_TASK PROMPT_
Show every line below where "from" can be found.

_DATA LINES_
▬▬▬▬▬▬

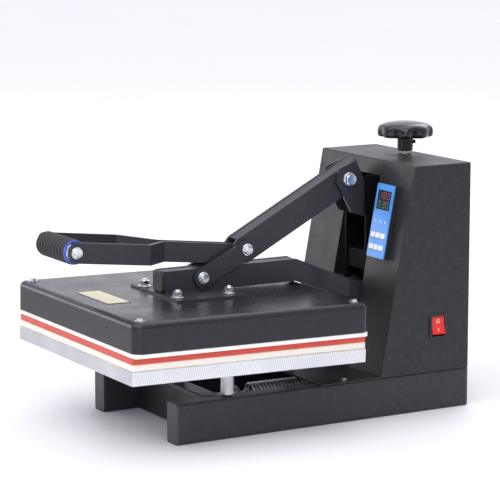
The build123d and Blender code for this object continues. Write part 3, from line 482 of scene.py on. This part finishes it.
def outwards(sign, x, point):
    """Placement on one side of the machine whose Z points outwards."""
    return along((sign * x, point.y, point.z), (sign, 0, 0), (0, 1, 0))


# ------------------------------------------------------------------ shapes built ring by ring
def add_shell(shape, rings):
    """Adds a closed skin through rings of points; a ring of one point is a pole."""
    made = [[shape.verts.new(point) for point in ring] for ring in rings]
    for low, high in zip(made, made[1:]):
        count = max(len(low), len(high))
        for k in range(count):
            n = (k + 1) % count
            if len(low) == 1:
                shape.faces.new((low[0], high[k], high[n]))
            elif len(high) == 1:
                shape.faces.new((low[k], low[n], high[0]))
            else:
                shape.faces.new((low[k], low[n], high[n], high[k]))


def add_turned(shape, profile, place, turns=32):
    """Adds a solid turned about Z from (radius, height) points; radius 0 is a pole."""
    rings = []
    for radius, height in profile:
        steps = 1 if radius == 0 else turns
        rings.append([
            place @ Vector((
                radius * math.cos(2 * math.pi * k / turns),
                radius * math.sin(2 * math.pi * k / turns),
                height,
            ))
            for k in range(steps)
        ])
    add_shell(shape, rings)


def add_waved(shape, profile, place, waves, depth, phase=0.0, turns=192):
    """Adds a turned solid whose radius is fluted; profile has (radius, height, flute share)."""
    rings = []
    for radius, height, share in profile:
        ring = []
        for k in range(1 if radius == 0 else turns):
            angle = 2 * math.pi * k / turns
            wave = 0.5 - 0.5 * math.cos(waves * (angle - phase))
            flute = wave * wave * (3 - 2 * wave)
            r = radius - share * depth * flute
            ring.append(place @ Vector((r * math.cos(angle), r * math.sin(angle), height)))
        rings.append(ring)
    add_shell(shape, rings)


def add_hex_head(shape, place, flats, height, turns=48):
    """Adds a hexagon head standing on Z = 0, its corners turned off and its top dished."""
    inner = 0.46 * flats
    levels = [[place @ Vector((0, 0, 0))], [], [], [], [], [place @ Vector((0, 0, height * 0.93))]]
    for k in range(turns):
        angle = 2 * math.pi * k / turns
        off_flat = (angle + math.pi / 6) % (math.pi / 3) - math.pi / 6
        reach = flats / 2 / math.cos(off_flat)
        turn = Vector((math.cos(angle), math.sin(angle), 0))
        up = Vector((0, 0, 1))
        levels[1].append(place @ (reach * turn))
        levels[2].append(place @ (reach * turn + (height - (reach - inner) * 0.577) * up))
        levels[3].append(place @ (inner * turn + height * up))
        levels[4].append(place @ (0.8 * inner * turn + height * 0.94 * up))
    add_shell(shape, levels)


def add_washer(shape, place, radius, thickness):
    """Adds a plain washer with rounded rims."""
    lip = 0.25 * thickness
    add_turned(shape, [
        (0, 0), (radius - lip, 0), (radius, lip), (radius, thickness - lip),
        (radius - lip, thickness), (0, thickness),
    ], place, 48)


def add_bolt(shape, place, flats, height, washer):
    """Adds a washer with a hexagon head on it."""
    thick = 1.5 * MM
    add_washer(shape, place, washer, thick)
    add_hex_head(shape, place @ Matrix.Translation((0, 0, thick)), flats, height)


def add_shank(shape, place, radius, length):
    add_turned(shape, [(0, 0), (radius, 0), (radius, length), (0, length)], place)


def add_block(shape, place, size, bevel):
    """Adds a small block, middle at the placement's origin, with bevelled edges."""
    made = bmesh.ops.create_cube(shape, size=1.0, matrix=place @ Matrix.Diagonal((*size, 1)))
    edges = list({edge for vert in made["verts"] for edge in vert.link_edges})
    if bevel:
        bmesh.ops.bevel(shape, geom=edges, offset=bevel, segments=2, affect="EDGES", profile=0.5)


def rounded_outline(width, length, radius, spacing):
    """Points and outward normals round a rectangle with rounded corners."""
    points = []
    half_x, half_y = width / 2 - radius, length / 2 - radius
    corners = (
        (half_x, half_y, 0), (-half_x, half_y, 90), (-half_x, -half_y, 180), (half_x, -half_y, 270),
    )
    for index, (x, y, start) in enumerate(corners):
        for step in range(7):
            angle = math.radians(start + 15 * step)
            normal = Vector((math.cos(angle), math.sin(angle), 0))
            points.append((Vector((x, y, 0)) + radius * normal, normal))
        begin, normal = points[-1]
        next_x, next_y, _ = corners[(index + 1) % 4]
        end = Vector((next_x, next_y, 0)) + radius * normal
        count = max(1, int((end - begin).length / spacing))
        points += [(begin.lerp(end, step / count), normal) for step in range(1, count)]
    return points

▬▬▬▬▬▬

_COMPLETED EXERCISE_
The build123d and Blender code for this object continues. Write part 3, from line 482 of scene.py on. This part finishes it.
    """Adds a solid turned about Z from (radius, height) points; radius 0 is a pole."""